Ismaël Kadaré est l’auteur albanais le mieux connu hors des frontières de son pays, et Le Général de l’armée morte est son roman le plus fameux — on s’engage donc en le découvrant non seulement dans la lecture d’un livre individuel, mais dans une rencontre avec la tête de pont de toute une littérature étrangère. L’argument du roman est simple et original : un général italien (et un prêtre) se rendent en Albanie pour exhumer et rapatrier les dépouilles mortelles des soldats italiens tombés dans le pays pendant la Seconde Guerre mondiale.

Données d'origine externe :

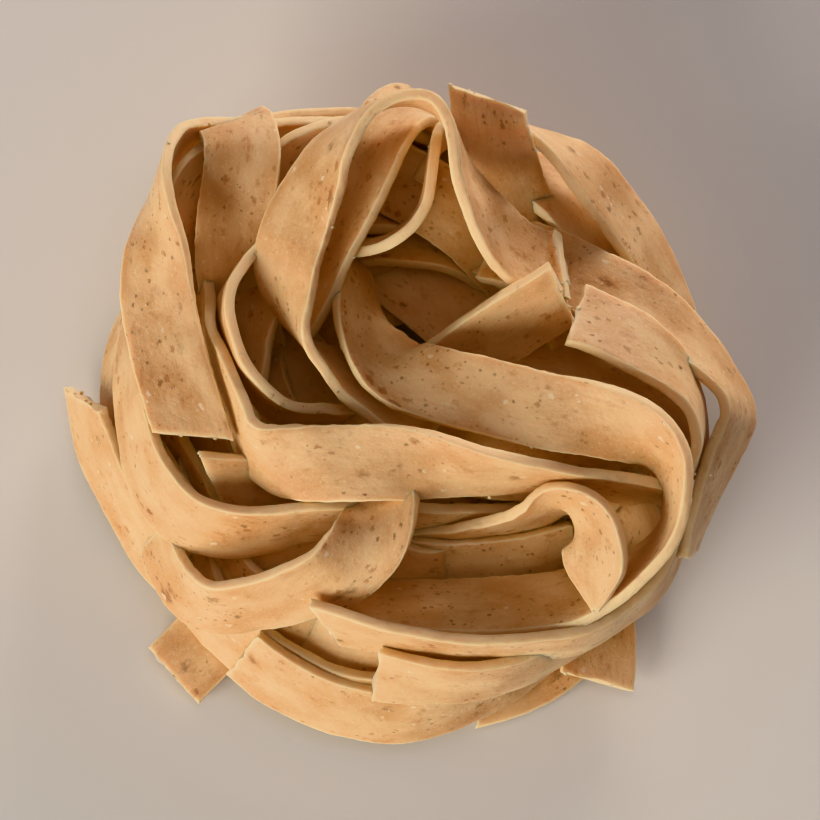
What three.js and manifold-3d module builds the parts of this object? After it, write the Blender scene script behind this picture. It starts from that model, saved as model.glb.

L’intelligence — en termes de stratégie romanesque — de ce postulat tient à ce qu’il permet à I. Kadaré de mêler en permanence deux périodes, celle de la visite et celle de la guerre passée, en permanence mises en contact avec une multitude de procédés directs (le récit d’un habitant) ou indirects (le souhait constant du général de rejouer la guerre passée). Pour autant, Le Général de l’armée morte n’est pas un roman de la réconciliation, mais plutôt celui de la mémoire faussée ou empêchée.

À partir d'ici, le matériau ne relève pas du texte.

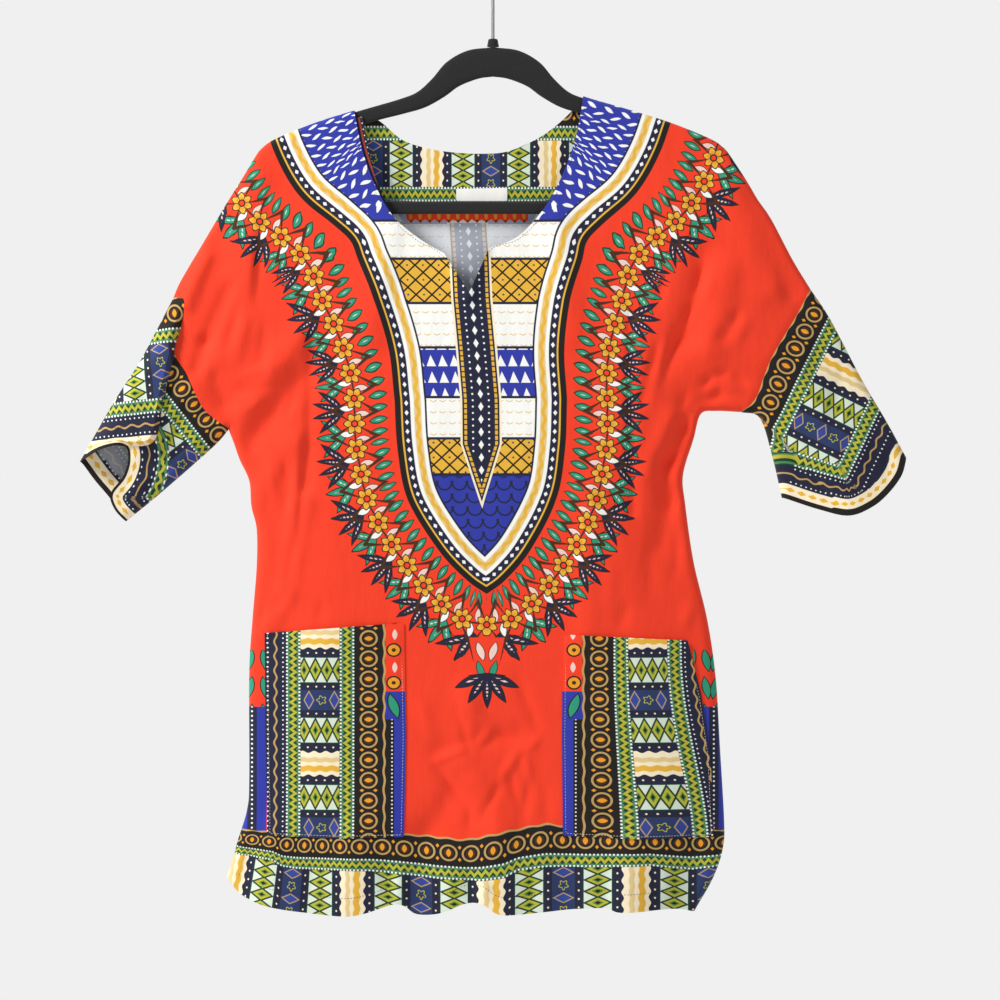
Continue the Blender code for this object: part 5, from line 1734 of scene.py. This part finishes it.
@dataclass(frozen=True)
class Hanger:
    """The slim flocked hanger: its flat loop, its collar and its wire hook."""

    half_thickness: float = 2.5
    squareness: float = 3.4
    section_points: int = 22
    station_step: float = 4.0
    collar_foot: float = 5.7
    collar_top: float = 4.6
    collar_depth: float = 0.67       # of its width
    collar_height: float = 7.6
    collar_round: float = 1.6
    collar_bevel: tuple[float, float] = (0.4, 0.5)   # at its foot: in from its side, and up
    collar_points: int = 40
    gap: float = 0.3
    wire: float = 1.6
    wire_points: int = 16
    hook: float = 20.6
    bend: float = 10.0
    tip_angle: float = 205.0
    tip_round: float = 1.45          # how far the tip's rounding turns, in radians

    @property
    def collar_base(self) -> float:
        """Return how far below the hook's bearing point the collar stands."""
        return SHOULDER_LEVEL + HANGER_SECTIONS[0][1] - self.gap

    def build_loop(self) -> bpy.types.Object:
        """Build the flat loop with its rounded edges."""
        half = through(HANGER_SECTIONS, self.station_step)
        loop = np.vstack([half, half[1:-1][::-1] * (-1, 1, -1, 1)])
        turn = round_turn(self.section_points)
        wide, thick = (np.sign(part) * np.abs(part) ** (2 / self.squareness)
                       for part in (np.cos(turn), np.sin(turn)))
        outer, inner = loop[:, None, :2], loop[:, None, 2:]
        flat = (outer + inner) / 2 + (outer - inner) / 2 * wide[None, :, None]
        depth = np.broadcast_to(thick * self.half_thickness, flat.shape[:2])
        rings = np.stack([flat[..., 0], depth, flat[..., 1]], axis=2)
        return tube_of_rings("hanger_loop_flocked", to_world(rings.reshape(-1, 3)), len(turn),
                             joined_up=True)

    def build_collar(self) -> bpy.types.Object:
        """Build the small turned collar on top of the arch."""
        shoulder = self.collar_height - self.collar_round
        inwards, up = self.collar_bevel
        profile = [(self.collar_foot - inwards, 0.0), (self.collar_foot, up)]
        profile += [(self.collar_top - self.collar_round * (1 - math.cos(t)),
                     shoulder + self.collar_round * math.sin(t))
                    for t in np.linspace(0, math.pi / 2, 7)]
        profile += [(self.wire + self.gap, self.collar_height)]
        rings = [(r * math.cos(t), r * math.sin(t) * self.collar_depth, h - self.collar_base)
                 for r, h in profile for t in round_turn(self.collar_points)]
        return tube_of_rings("hanger_collar_turned", np.array(rings) * MM, self.collar_points)

    def build_hook(self) -> bpy.types.Object:
        """Build the wire hook with its rounded tip."""
        path = self._hook_path()
        along = np.gradient(path, axis=0)
        along /= np.linalg.norm(along, axis=1)[:, None]
        cap = np.linspace(0, self.tip_round, 6)[1:]
        path = np.vstack([path, path[-1] + along[-1] * self.wire * np.sin(cap)[:, None]])
        radius = np.concatenate([np.full(len(along), self.wire), self.wire * np.cos(cap)])
        along = np.vstack([along, np.repeat(along[-1:], len(cap), axis=0)])
        sideways = np.column_stack([-along[:, 1], along[:, 0]])
        rings = []
        for spot, side, r in zip(path, sideways, radius):
            for t in round_turn(self.wire_points):
                x, z = spot + side * r * math.cos(t)
                rings.append((x, r * math.sin(t), z))
        return tube_of_rings("hanger_hook_wire", np.array(rings) * MM, self.wire_points)

    def _hook_path(self) -> Points:
        """Return the wire's middle from the collar round to the tip, in x and z."""
        centre = self.wire - self.hook
        bend = centre - math.sqrt(self.hook ** 2 + 2 * self.hook * self.bend)
        foot = self.collar_height - self.collar_base
        turn = math.atan2(centre - bend, self.bend)
        stem = [(0, z) for z in np.linspace(foot + self.gap, bend, 16)[:-1]]
        neck = [(self.bend * (1 + math.cos(a)), bend + self.bend * math.sin(a))
                for a in np.linspace(math.pi, math.pi - turn, 12)]
        arc = [(self.hook * math.cos(a), centre + self.hook * math.sin(a))
               for a in np.linspace(-turn, math.radians(self.tip_angle), 72)[1:]]
        return np.array(stem + neck + arc)


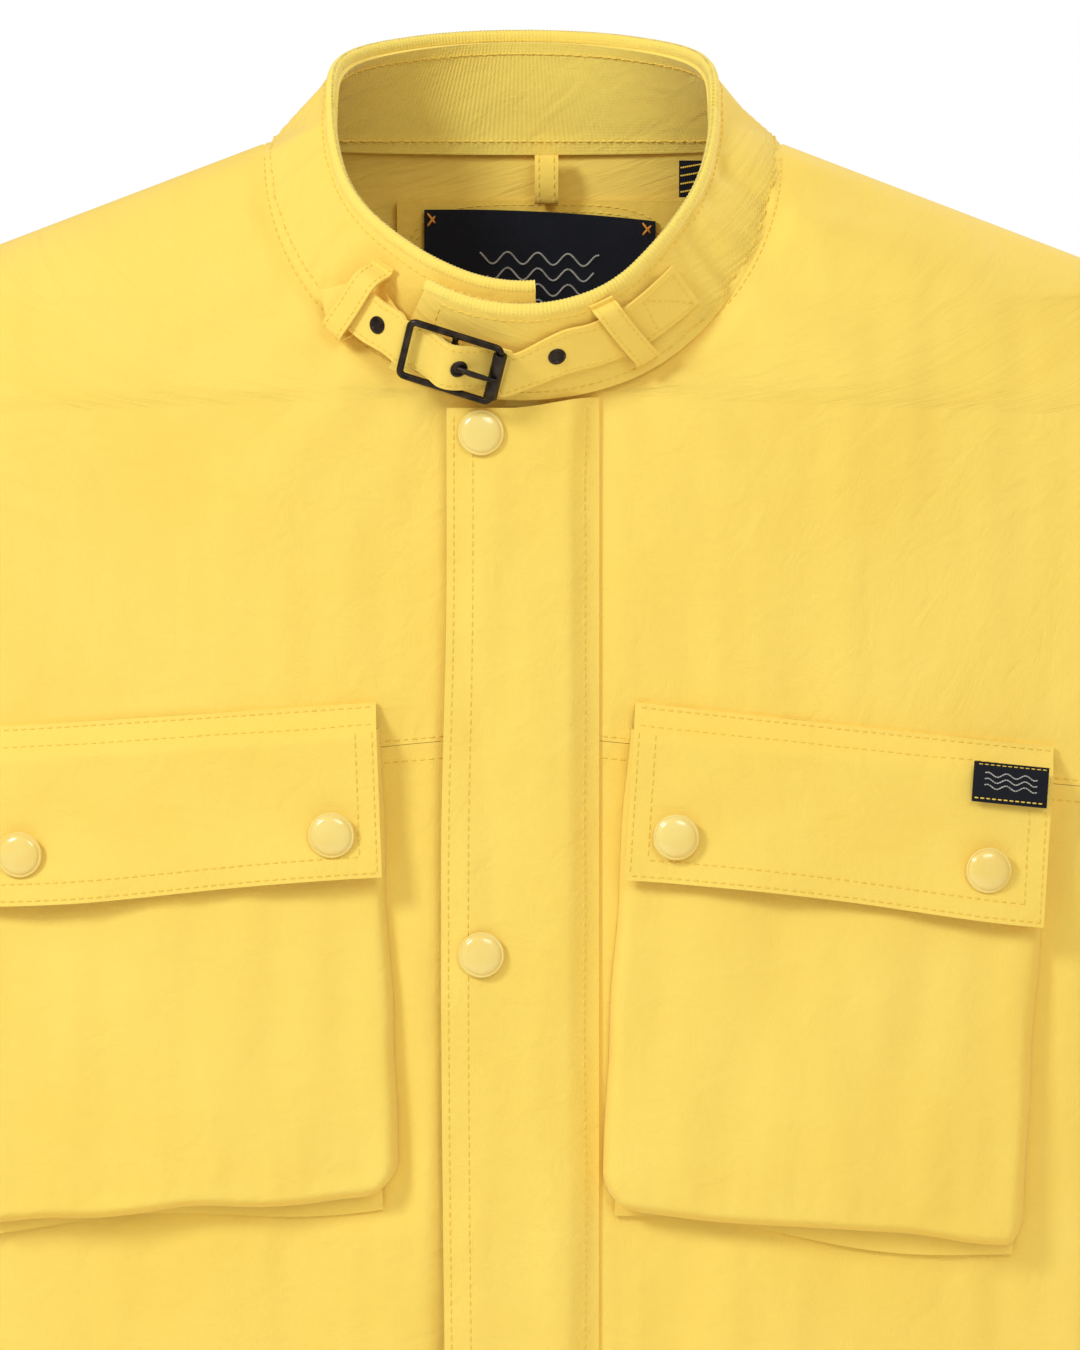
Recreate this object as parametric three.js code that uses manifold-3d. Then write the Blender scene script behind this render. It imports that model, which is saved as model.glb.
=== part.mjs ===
// Foul weather jacket, hollow and upright as it hangs from its loop. Millimetres, +Z up, the front faces -Y.
// Design frame: x = 0 in the middle of the front, y = 0 at the side seams, z = 0 at the high shoulder point.
import * as THREE from "three";
import { mergeVertices } from "three/addons/utils/BufferGeometryUtils.js";
import Module from "manifold-3d";

const wasm = await Module();
wasm.setup();

// Driving dimensions
const CLOTH = 2.5;            // lining, membrane and face fabric together
const GAP = 0.3;
const SEAM = 0.8;             // between two panels where their seam runs
const NECK_HALF_WIDTH = 97;
const NECK_DROP = 92;
const SHOULDER_SLOPE = 2.632; // run over fall of the shoulder line
const SHOULDER_TIP_Z = -56;
const ARMPIT_Z = -270;
const CHEST_HALF_WIDTH = 275;
const FRONT_EDGE = 6;         // from the middle of the front to a front panel's edge
const HEM_Z = -730;
const YOKE_Z = -221;
const YOKE_FALL = 0.1;
const BACK_YOKE_Z = -165;
const COLLAR_BASE = 0.1;      // where the collar's lower edge lies, 0 at the neckline and 1 at the rim
const OVERLAP_LIFT = 6;       // how far the collar's outer end stands off its inner end
const FLAP_LEFT = -28;
const FLAP_RIGHT = 28.5;
const FLAP_TOP = -97.5;
const FLAP_STAND = 5.5;       // storm flap above the front panels
const CAP_RADIUS = 8.5;
const CAP_PITCH = 194;
const FIRST_CAP_Z = -106;
const POCKET_WIDTH = 156;
const FLAP_DEPTH = 65;
const CHEST_BAG_DEPTH = 9;
const LOWER_BAG_DEPTH = 12;
const LOOP_AT = new THREE.Vector3(9, 39.5, -5.4); // where a hook bears in the hanging loop

const YELLOW = { color: 0xf9dd67, roughness: 0.75, metalness: 0 };
const KNIT = { color: 0xf6c552, roughness: 0.9, metalness: 0 };
const ENAMEL = { color: 0xfbe08a, roughness: 0.25, metalness: 0 };
const DARK_METAL = { color: 0x2b2624, roughness: 0.4, metalness: 0.9 };
const BLACK_WEAVE = { color: 0x15161a, roughness: 0.85, metalness: 0 };

const jacket = new THREE.Group();
jacket.position.copy(LOOP_AT).negate();
const part = new THREE.Group();
part.add(jacket);

// Helpers
const lerp = THREE.MathUtils.lerp;
const rad = THREE.MathUtils.degToRad;
function smooth(from, to, x) {
  const t = THREE.MathUtils.clamp((x - from) / (to - from), 0, 1);
  return t * t * (3 - 2 * t);
}
const vec = (x, y, z) => new THREE.Vector3(x, y, z);

function add(name, geometry, look, parent = jacket) {
  const mesh = new THREE.Mesh(geometry, new THREE.MeshStandardMaterial(look));
  mesh.name = name;
  parent.add(mesh);
  return mesh;
}

function signedVolume(points, triangles) {
  let six = 0;
  const cross = new THREE.Vector3();
  for (let i = 0; i < triangles.length; i += 3) {
    cross.crossVectors(points[triangles[i + 1]], points[triangles[i + 2]]);
    six += points[triangles[i]].dot(cross);
  }
  return six / 6;
}

function closedGeometry(points, triangles) {
  if (signedVolume(points, triangles) < 0) triangles.reverse();
  const geometry = new THREE.BufferGeometry().setFromPoints(points);
  geometry.setIndex(triangles);
  geometry.computeVertexNormals();
  return geometry;
}

// A closed slab between two grids of the same size; closed joins the last column to the first.
function slab(outer, inner, closed = false) {
  const rows = outer.length;
  const cols = outer[0].length;
  const points = [...outer.flat(), ...inner.flat()];
  const triangles = [];
  const at = (side, j, i) => side * rows * cols + j * cols + (i % cols);
  const quad = (a, b, c, d) => triangles.push(a, b, c, a, c, d);
  const spans = closed ? cols : cols - 1;
  for (let j = 0; j < rows - 1; j++) {
    for (let i = 0; i < spans; i++) {
      quad(at(0, j, i), at(0, j, i + 1), at(0, j + 1, i + 1), at(0, j + 1, i));
      quad(at(1, j, i), at(1, j + 1, i), at(1, j + 1, i + 1), at(1, j, i + 1));
    }
    if (closed) continue;
    quad(at(0, j, 0), at(0, j + 1, 0), at(1, j + 1, 0), at(1, j, 0));
    quad(at(0, j, cols - 1), at(1, j, cols - 1), at(1, j + 1, cols - 1), at(0, j + 1, cols - 1));
  }
  for (let i = 0; i < spans; i++) {
    quad(at(0, 0, i), at(1, 0, i), at(1, 0, i + 1), at(0, 0, i + 1));
    quad(at(0, rows - 1, i), at(0, rows - 1, i + 1), at(1, rows - 1, i + 1), at(1, rows - 1, i));
  }
  return closedGeometry(points, triangles);
}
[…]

Un des exemples les mieux mis en scène de ce thème est celui du journal d’un déserteur, exécuté par le redoutable “Bataillon Bleu” : son récit touchant est balayé d’un commentaire du général et du prêtre, qui n’y voient qu’une histoire sans intérêt, voire stigmatisent la lâcheté de l’ancien soldat ; ce faisant, ils rejouent cruellement la scène qui débute ce journal intime, où le déserteur se rappelle le premier journal de son enfance, découvert par des camarades qui s’étaient alors moqué de lui. Mais l’ensemble de la mission pourrait bien faire figure d’illustration à taille réelle de la vanité de la reconstitution du passé : plusieurs dépouilles italiennes sont “volées” par une mission analogue engagée par l’Allemagne, dont un membre peu scrupuleux a souhaité “faire du chiffre” en détournant des corps. Le général allemand, face à son homologue italien, lui fait valoir qu’il serait inhumain de faire restituer des corps par les familles allemandes, entérinant par-là le mensonge et son indifférence.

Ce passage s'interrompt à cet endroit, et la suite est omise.